### Exercise instructions
Up to and including the line that contains "return even_steps(np.vstack([half, bar]), 150, 13)", repeat each line of the data exactly, starting from the first.

### Data
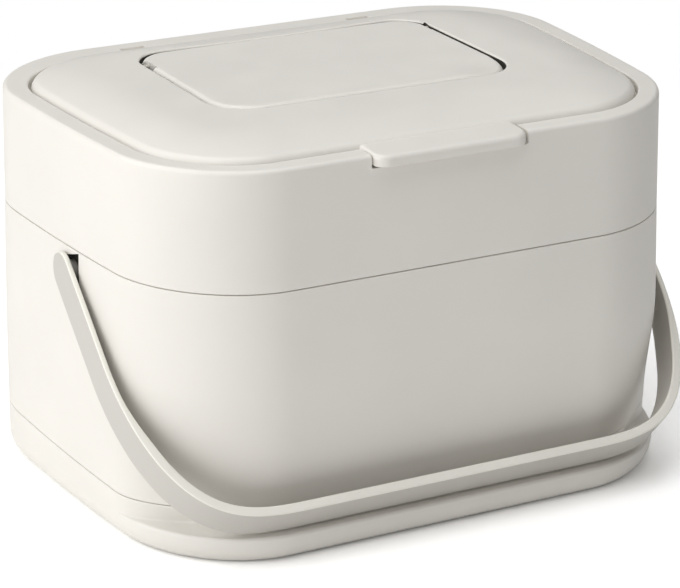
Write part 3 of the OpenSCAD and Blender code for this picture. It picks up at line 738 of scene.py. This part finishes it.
def strap_x(s):
    """Half width of the strap's outer face at distance s from the pivot."""
    lean = ARM_LEAN * np.clip((s - STRAP_W / 2) / (THICKEN_S - STRAP_W / 2), 0, 1)
    u = np.clip((s - (HANDLE_LEN - BEND_S)) / BEND_S, 0, 1)
    return ARM_X - lean - BEND_X * (1 - (1 - u * u) ** (1 / BEND_POWER))


def strap_path():
    """Outer face of the strap's half from the pivot end to the bar's middle, as (x, s) points."""
    end = STRAP_W / 2
    rounded = -end * np.cos(np.radians(np.linspace(4, 90, 12)))
    straight = np.linspace(0, HANDLE_LEN - BEND_S, 24)[1:]
    turn = HANDLE_LEN - BEND_S + BEND_S * np.sin(np.linspace(0, math.pi / 2, 400))
    s = np.concatenate([rounded, straight, turn[1:]])
    half = np.column_stack([strap_x(s), s])
    bar = [(x, HANDLE_LEN) for x in np.linspace(half[-1][0], 0, 26)[1:]]
    return even_steps(np.vstack([half, bar]), 150, 13)


def even_steps(path, count, kept):
    """The path with its first points kept and the rest spaced evenly."""
    rest = path[kept - 1:]
    run = np.concatenate([[0], np.cumsum(np.linalg.norm(np.diff(rest, axis=0), axis=1))])
    at = np.linspace(0, run[-1], count)
    return np.vstack([path[:kept - 1], np.column_stack([np.interp(at, run, rest[:, k]) for k in (0, 1)])])


def strap_thickness(s):
    return STRAP_T + (BAR_T - STRAP_T) * float(smooth((s - THICKEN_S) / THICKEN_RUN))


def strap_section(half, thick, r=0.75, steps=4):
    """Section of the strap: (across, into) points of a rectangle with rounded edges."""
    r = min(r, half * 0.98, thick * 0.49)
    pts = []
    corners = ((half - r, r, -90), (half - r, thick - r, 0), (r - half, thick - r, 90), (r - half, r, 180))
    for cx, cy, start in corners:
        for a in np.radians(start + np.linspace(0, 90, steps + 1)):
            pts.append((cx + r * math.cos(a), cy + r * math.sin(a)))
    return np.array(pts)


def to_handle(local):
    """From the handle's own plane (x, s along the arm, w across the strap) to its resting place."""
    c, s = math.cos(REST_ANGLE), math.sin(REST_ANGLE)
    y, z = -local[:, 1], local[:, 2]
    return np.column_stack([local[:, 0], PIVOT_Y + y * c - z * s, PIVOT_Z + y * s + z * c])


def build_handle():
    half = strap_path()
    path = np.vstack([half, (half * [-1, 1])[::-1][1:]])
    tangent = np.gradient(path, axis=0)
    tangent /= np.linalg.norm(tangent, axis=1, keepdims=True)
    rows = []
    for (x, s), (tx, ts) in zip(path, tangent):
        w = math.sqrt(max((STRAP_W / 2) ** 2 - min(s, 0) ** 2, 0.16))
        sec = strap_section(w, strap_thickness(s))
        local = np.column_stack([x - ts * sec[:, 1], s + tx * sec[:, 1], sec[:, 0]])
        rows.append(to_handle(local))
    handle = rows_object("handle_strap", rows)
    # The strap's upper edge gets the painted highlight; its other faces keep the darker strap material.
    shade_rows(handle, STRAP_PAINTED_HIGHLIGHT, len(sec), lambda row, column: 1 <= column <= 8)
    finish_surface(handle)
    return place(handle, "handle", "handle", STRAP)


# ---- Pieces inside and under ------------------------------------------------------------


def soft_edged(node, name, width, body, material):
    """A CAD node's own form with its edges rounded."""
    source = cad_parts[node]
    obj = bpy.data.objects.new(name, source.data.copy())
    bpy.context.scene.collection.objects.link(obj)
    round_edges(obj, width, 2)
    finish_surface(obj)
    return place(obj, body, node, material)


def build_small_parts():
    soft_edged("lid_liner", "liner_plate", 0.35, "lid", INNER)
    for side in ("left", "right"):
        soft_edged("lid_pin_" + side, "lid_hinge_pin_" + side, 0.15, "rim", PIN)
        soft_edged("cover_pin_" + side, "cover_hinge_pin_" + side, 0.15, "lid", PIN)
        soft_edged("pivot_pin_" + side, "handle_pivot_" + side, 0.3, "bucket", PIN)
        for end in ("front", "rear"):
            node = "foot_" + end + "_" + side
            soft_edged(node, "pad_" + end + "_" + side, 0.25, "bucket", RUBBER)


def build_filter():
    """Felt pad with soft edges and a slightly uneven face."""
    low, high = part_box("filter_pad")
    (x0, y0, z0), (x1, y1, z1) = [np.array(v) / MM for v in (low, high)]
    nx, ny = 90, 56
    fall_depth, fall_run, uneven = 1.3, 2.2, 0.18
    rng = np.random.default_rng(11)
    bumps = rng.normal(0, 1, (nx + 1, ny + 1))
    for _ in range(3):
        bumps = (bumps + np.roll(bumps, 1, 0) + np.roll(bumps, 1, 1) + np.roll(bumps, -1, 0)) / 4
    bumps /= np.abs(bumps).max()
    pts, faces = [], []
    for face, z in ((0, z1), (1, z0)):
        for i in range(nx + 1):
            for j in range(ny + 1):
                x, y = x0 + (x1 - x0) * i / nx, y0 + (y1 - y0) * j / ny
                edge = min(x - x0, x1 - x, y - y0, y1 - y)
                fall = fall_depth * (1 - min(edge / fall_run, 1)) ** 2
                off = fall + uneven * (1 + bumps[i, j])
                pts.append((x, y, z - off if face == 0 else z + fall))
    n = (nx + 1) * (ny + 1)

    def at(face, i, j):
        return face * n + i * (ny + 1) + j
    for i in range(nx):
        for j in range(ny):
            faces.append((at(0, i, j), at(0, i + 1, j), at(0, i + 1, j + 1), at(0, i, j + 1)))
            faces.append((at(1, i, j), at(1, i, j + 1), at(1, i + 1, j + 1), at(1, i + 1, j)))
    for i in range(nx):
        faces.append((at(0, i, 0), at(1, i, 0), at(1, i + 1, 0), at(0, i + 1, 0)))
        faces.append((at(0, i, ny), at(0, i + 1, ny), at(1, i + 1, ny), at(1, i, ny)))
    for j in range(ny):
        faces.append((at(0, 0, j), at(0, 0, j + 1), at(1, 0, j + 1), at(1, 0, j)))
        faces.append((at(0, nx, j), at(1, nx, j), at(1, nx, j + 1), at(0, nx, j + 1)))
    pad = mesh_object("felt_pad", pts, faces)
    finish_surface(pad, 60)
    return place(pad, "lid", "filter_pad", FELT)


# ---- Stage, lights and camera -----------------------------------------------------------

# Brightness of the world around the object, then the lamps: name, place, target, width, height, strength.
WORLD_LEVEL = 0.17
LAMPS = (
    ("window_left", (-1.3, -0.1, 0.45), (0, 0, 0.08), 2.0, 1.5, 1.95),
    ("overhead", (-0.1, 0.0, 1.5), (0, 0, 0.1), 1.6, 1.6, 1.90),
    ("front_fill", (0.2, -1.5, 0.80), (0, 0, 0.05), 1.6, 1.4, 0.24),
)
CAMERA_AZ, CAMERA_EL = math.radians(-27.423), math.radians(20.353)
CAMERA_AT = (-0.50784, -0.98104, 0.47504)
CAMERA_LENS = 154.29
# The floor is brighter for camera rays than for others, and fades to white between these distances.
FLOOR_SEEN, FLOOR_LIT = (1.5, 1.5, 1.5, 1), (0.97, 0.965, 0.955, 1)
FADE_FROM, FADE_TO = 0.30, 0.60


def build_floor():
    mesh = bpy.data.meshes.new("floor")
    s = 4.0
    mesh.from_pydata([(-s, -s, 0), (s, -s, 0), (s, s, 0), (-s, s, 0)], [], [(0, 1, 2, 3)])
    floor = bpy.data.objects.new("floor", mesh)
    bpy.context.scene.collection.objects.link(floor)
    mat = bpy.data.materials.new("floor_white")
    mat.use_nodes = True
    tree = mat.node_tree
    tree.nodes.clear()
    path = add_node(tree, "ShaderNodeLightPath")
    seen = add_node(tree, "ShaderNodeBsdfDiffuse", Color=FLOOR_SEEN)
    lit = add_node(tree, "ShaderNodeBsdfDiffuse", Color=FLOOR_LIT)
    white = add_node(tree, "ShaderNodeEmission", Color=(1, 1, 1, 1), Strength=1.0)
    centre = add_node(tree, "ShaderNodeTexCoord").outputs["Object"]
    away = add_node(tree, "ShaderNodeVectorMath", Vector=centre)
    away.operation = "LENGTH"
    distance = away.outputs["Value"]
    fade = add_node(tree, "ShaderNodeMapRange", Value=distance, From_Min=FADE_FROM, From_Max=FADE_TO)
    backdrop = tree.nodes.new("ShaderNodeMixShader")
    tree.links.new(fade.outputs[0], backdrop.inputs[0])
    tree.links.new(seen.outputs[0], backdrop.inputs[1])
    tree.links.new(white.outputs[0], backdrop.inputs[2])
    mix = tree.nodes.new("ShaderNodeMixShader")
    tree.links.new(path.outputs["Is Camera Ray"], mix.inputs[0])
    tree.links.new(lit.outputs[0], mix.inputs[1])
    tree.links.new(backdrop.outputs[0], mix.inputs[2])
    out = tree.nodes.new("ShaderNodeOutputMaterial")
    tree.links.new(mix.outputs[0], out.inputs["Surface"])
    mesh.materials.append(mat)


def build_world(level):
    world = bpy.data.worlds.new("studio")
    bpy.context.scene.world = world
    world.use_nodes = True
    tree = world.node_tree
    tree.nodes.clear()
    path = add_node(tree, "ShaderNodeLightPath")
    either = tree.nodes.new("ShaderNodeMath")
    either.operation = "MAXIMUM"
    tree.links.new(path.outputs["Is Camera Ray"], either.inputs[0])
    tree.links.new(path.outputs["Is Transmission Ray"], either.inputs[1])
    dim = add_node(tree, "ShaderNodeBackground", Color=(1, 1, 1, 1), Strength=level)
    white = add_node(tree, "ShaderNodeBackground", Color=(1, 1, 1, 1), Strength=1.0)
    mix = tree.nodes.new("ShaderNodeMixShader")
    tree.links.new(either.outputs[0], mix.inputs[0])
    tree.links.new(dim.outputs[0], mix.inputs[1])
    tree.links.new(white.outputs[0], mix.inputs[2])
    out = tree.nodes.new("ShaderNodeOutputWorld")
    tree.links.new(mix.outputs[0], out.inputs["Surface"])


def softbox(name, position, target, width, height, strength):
    """Area light facing its target; strength is its brightness as a surface."""
    data = bpy.data.lights.new(name, "AREA")
    data.shape = "RECTANGLE"
    data.size, data.size_y = width, height
    data.energy = strength * math.pi * width * height
    lamp = bpy.data.objects.new(name, data)
    bpy.context.scene.collection.objects.link(lamp)
    lamp.location = position
    lamp.rotation_euler = (Vector(target) - Vector(position)).to_track_quat("-Z", "Y").to_euler()
    return lamp


def build_lights():
    build_world(WORLD_LEVEL)
    for lamp in LAMPS:
        softbox(*lamp)


def build_camera():
    az, el = CAMERA_AZ, CAMERA_EL
    right = Vector((math.cos(az), math.sin(az), 0))
    back = Vector((math.sin(az) * math.cos(el), -math.cos(az) * math.cos(el), math.sin(el)))
    up = back.cross(right)
    cam = bpy.data.objects.new("camera", bpy.data.cameras.new("camera"))
    bpy.context.scene.collection.objects.link(cam)
    turn = Matrix((right, up, back)).transposed().to_4x4()
    cam.matrix_world = Matrix.Translation(CAMERA_AT) @ turn
    cam.data.lens = CAMERA_LENS
    cam.data.sensor_width = 36.0
    cam.data.clip_end = 50
    bpy.context.scene.camera = cam


bpy.context.scene.view_settings.view_transform = "Standard"
build_camera()
build_floor()
build_lights()
build_tray()
build_bucket()
build_collar()
build_lid()
build_cover()
build_handle()
build_small_parts()
build_filter()

bpy.context.view_layer.update()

### Solution
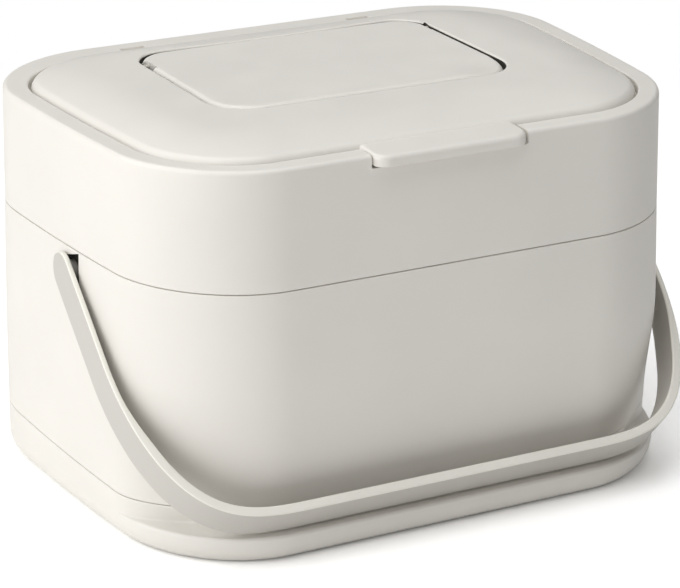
Write part 3 of the OpenSCAD and Blender code for this picture. It picks up at line 738 of scene.py. This part finishes it.
def strap_x(s):
    """Half width of the strap's outer face at distance s from the pivot."""
    lean = ARM_LEAN * np.clip((s - STRAP_W / 2) / (THICKEN_S - STRAP_W / 2), 0, 1)
    u = np.clip((s - (HANDLE_LEN - BEND_S)) / BEND_S, 0, 1)
    return ARM_X - lean - BEND_X * (1 - (1 - u * u) ** (1 / BEND_POWER))


def strap_path():
    """Outer face of the strap's half from the pivot end to the bar's middle, as (x, s) points."""
    end = STRAP_W / 2
    rounded = -end * np.cos(np.radians(np.linspace(4, 90, 12)))
    straight = np.linspace(0, HANDLE_LEN - BEND_S, 24)[1:]
    turn = HANDLE_LEN - BEND_S + BEND_S * np.sin(np.linspace(0, math.pi / 2, 400))
    s = np.concatenate([rounded, straight, turn[1:]])
    half = np.column_stack([strap_x(s), s])
    bar = [(x, HANDLE_LEN) for x in np.linspace(half[-1][0], 0, 26)[1:]]
    return even_steps(np.vstack([half, bar]), 150, 13)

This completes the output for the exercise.